Yeryüzü karmaşası arasından sıyrılmaya çalışıp en nihayet geceyle konuşma fırsatım oldu. Dedim ki: “Ey gece, ne oldu böyle? Ben mi seni unuttum, sen mi beni?” Dedi ki: “Ey insanoğlu, biz âlemlere şahit kılınmışız, yerimizden hiç ayrılır mıyız? Sen gecenin hiç gelmediğini gördün mü? Sayısını bizim bilmediğimiz asırların asırları boyunca burada mekân eylemişiz. Unutanı arıyorsan, o da olsa olsa sen olmalısın.”
Dedim ki: “Ey gece, benim eşsiz yoldaşım, tanığım, şahidim. Haklı olan sensin. Ne diyeyim? Seni ben unuttum. Gel gör ki şu iğreti dünya paçamı bırakmadı; paçamı bıraksa kolumu tuttu. Kolumu bıraksa kulağıma, gözüme ilişti. Nereden nasıl sıyrılsam da huzur mekânına erişip seninle buluşsam, bir türlü yolunu bulamadım. En çok da çirkinlik beni takip etti. Gözümü, kulağımı nereye dönsem orada pusu kurmuş bekliyor. Çaresizlik içinde kala kaldım. El kaleme, göz sana dönemedi bir türlü.”
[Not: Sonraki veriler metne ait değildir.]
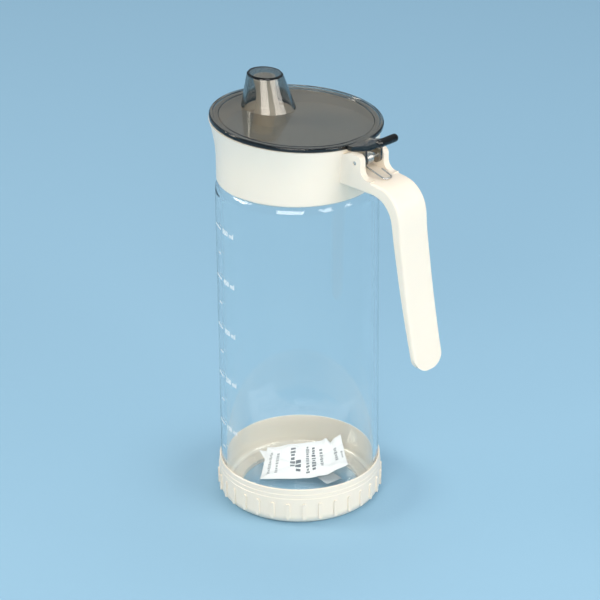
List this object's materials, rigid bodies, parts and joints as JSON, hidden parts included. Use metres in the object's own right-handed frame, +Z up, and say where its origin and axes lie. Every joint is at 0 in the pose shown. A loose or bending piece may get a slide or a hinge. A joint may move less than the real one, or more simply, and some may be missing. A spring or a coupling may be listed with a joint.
{
  "type": "glass oil dispenser",
  "caption": "Cylindrical glass oil dispenser with a base ring, a pouring head with a strap handle, and a spring-loaded hinged smoke lid whose cap covers the spout.",
  "frame": {"origin": "centre of the base ring's underside, on the surface that the dispenser stands on", "axes": "+Z up the jar's axis, +X towards the handle and hinge, -X towards the spout, +Y completes the right-handed frame"},
  "size_m": [0.1222, 0.0787, 0.2063],
  "materials": {
    "jar_glass": "clear, polished",
    "ivory_plastic": "glossy moulded ivory",
    "smoke_plastic": "glossy translucent smoke grey",
    "spring_steel": "drawn wire, bright",
    "sachet_paper": "coated paper with plain grey bars",
    "plain_paper": "plain white coated paper",
    "clear_film": "thin pale film"
  },
  "bodies": {
    "jug": {"glass_jar": "jar_glass", "base_ring": "ivory_plastic", "pourer_head": "ivory_plastic", "hinge_pin": "spring_steel", "lid_spring": "spring_steel", "sachet_printed": "sachet_paper", "sachet_plain": "plain_paper", "film_tag": "clear_film"},
    "lid": {"lid": "smoke_plastic"}
  },
  "joints": [
    {"name": "lid_hinge", "type": "hinge", "parent": "jug", "child": "lid", "pos_m": [0.0446, 0, 0.18245], "axis": [0, 1, 0], "range_deg": [0, 60], "stiffness_Nm_per_rad": 0.02, "springref_deg": -45.84}
  ]
}
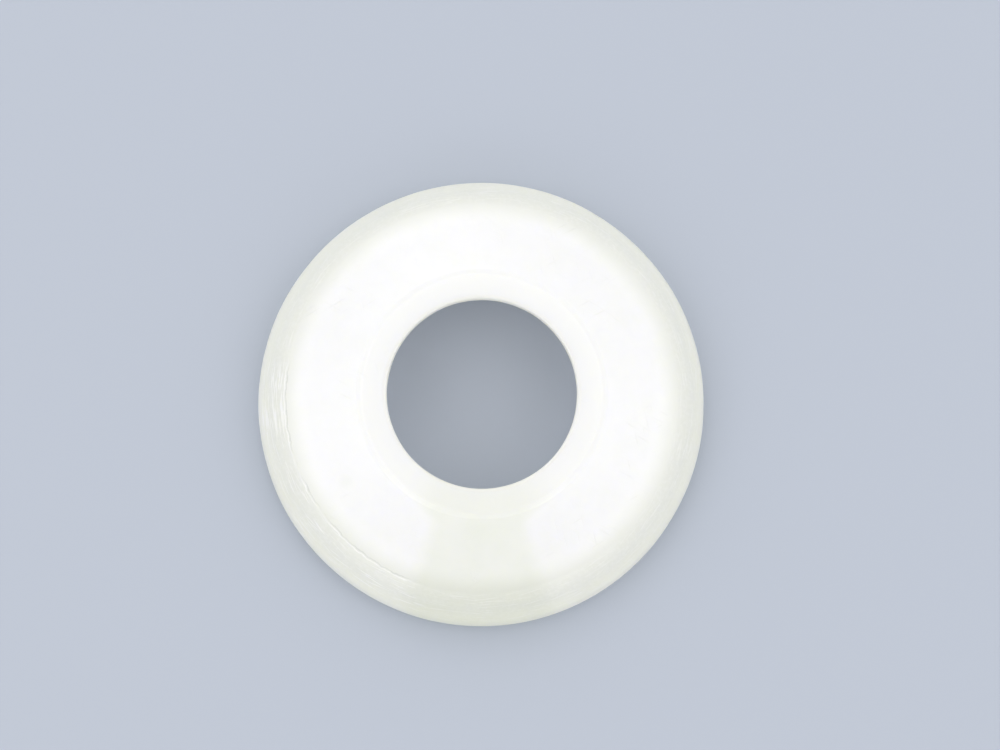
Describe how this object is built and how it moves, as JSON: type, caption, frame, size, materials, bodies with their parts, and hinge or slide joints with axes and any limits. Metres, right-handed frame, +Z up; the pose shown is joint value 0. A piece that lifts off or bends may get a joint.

“Ey insanoğlu, çaresizlik sırf sende değildir. Bana baksana bir, gündüz peşimde, ben de onun peşinde. Ama bil ki senin çaresizlik gördüğün şeyin aslı varoluşun sırrıdır. Her çaresizlik çaresini yaratır. Gündüzün çaresi benim, benim çarem o. Çok şikâyetlenme, bir süre seyri sefer eyle. Dünyanın çirkin yüzü seni endişelendirmesin. Bilirsin ki vesvese kaynağı o yaman aldatıcı bazen bir düşünce, bazen bir insan sûretinde karşına çıkar. Vesveseye kapılma. Unutma ki bizi buraya yerleştiren gücün sahibi dışında birinden korkun olursa, asıl güç sahibine ortak koşmuşsun demektir. İşte o zaman sen de artık iğreti sin demektir.
Benim gündüzle birleştirileceğim, tüm ayrımların ortadan kalktığı o günü düşün. Yığın yığın iğretiler Araf’tan geçiyor, gerçek gücün sahibinden değil de onun yarattığından korkanlar hep beraber bir araya getirilmiş. Ama ne fayda, korktukları kişiler de, dost bilip yapıştıkları da o yığının içinde başları öne eğik hükmü bekliyor. Ne inkâr ne tasdik işlemez artık o gün. Hepsi birbirini suçluyor. Onlara kulakları patlatacak derecede seslenilip sorulmayacak mı: “Nerede benim dışımda korktuğunuz, bana ortak koştuğunuz, size beni unutturanlar?” Tüm korkutanlar ve korkanlar o yığının içinde hüküm bekliyor. Soruluyor: “Nerede yeryüzü hükümdarları?” Hepsi o yığının içinde hüküm bekliyor. Sen bunları böyle bil ve iyice belle.
Tüm iğretiler gibi korkuna sakın ortak koşma! Sadece ondan ve hepimizin ona döndürüleceği günden kork! Hak yolunda sakın dilini eğip bükenlerden, çekimser kalanlardan olma. Ama unutma, yargıç ne sensin ne de başkası, o makamın asıl sahibinden kork! Her şeyin ters yüz edileceği o günden kork!
Elinde tuttuğun kalem bile Allah’tan korkarken kaleminden değil, sadece Allah’tan kork! Huzuruna getirildiğinizde kaleminin senin aleyhine tanıklık edebileceği o günden kork! Ama dikkat et, sakın kalemlerini ona ortak koşanlardan da olma! Ve sakın kalemine tapanlardan da olma! Her kalem, onu tutanın şahidi olarak hesap günü tanıklık edecektir.
Selam olsun sana insanoğlu, selam olsun!”